Тот факт, что духовные правители Европы позволили человеку вроде Эразма Роттердамского использовать по отношению к ним подобный язык, имеет огромное значение. Это объясняет чувство Гёте, что мир продвинулся бы лучше, если бы не было Лютера и если бы возрождение теологического фанатизма принесло больше вреда, чем пользы.
Но главный вопрос заключается в том, к чему привело бы все это широкое философствование, это утонченное эпикурейское изящество, если бы оно было предоставлено самому себе; или, вернее, каков был тот эффект, который оно неизбежно производило? Если вы хотите убрать старое здание, не обрушив его себе на голову, вы должны начать с крыши, постепенно убирать камни сверху вниз и в последнюю очередь трогать фундамент. Но латитудинарианство расшатывает элементарные принципы теологии. Оно разрушает предпосылки, на которых покоится догматическая система.
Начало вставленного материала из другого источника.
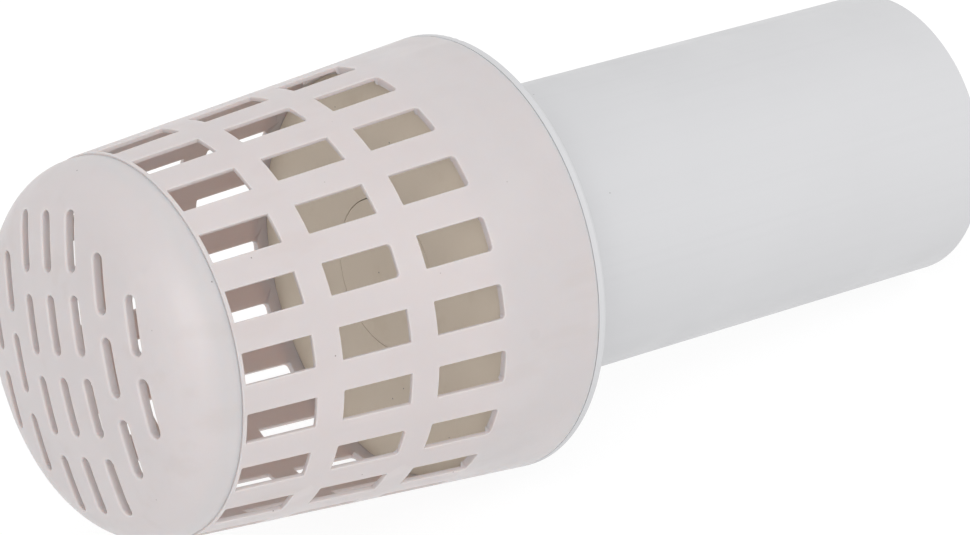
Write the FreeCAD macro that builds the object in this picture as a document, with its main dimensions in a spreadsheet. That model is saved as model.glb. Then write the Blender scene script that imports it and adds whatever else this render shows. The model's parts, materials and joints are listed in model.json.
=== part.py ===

Было бы предрешением утверждать, что само по себе это было бы нежелательно; но практический эффект этого, в том виде, в каком мир тогда существовал, состоял бы лишь в том, чтобы превратить образованных людей в неверующих, а толпу оставить в удобном, но принижающем суеверии.
Монахи говорили, что Эразм снес яйцо, а Лютер высидел василиска. Эразм глубоко возмущался таким описанием своей работы; но, в конце концов, это была правда. Скептическая философия — самый мощный из растворителей, но в ней нет принципа органической жизни; и то зерно истины, которое было в учении Эразма, должно было принять совсем иную форму, прежде чем оно стало пригодным для возрождения религии. Сам он в свои более ясные моменты чувствовал собственную неспособность и отчаивался произвести впечатление на массу невежества, которой, как он видел, был окружен.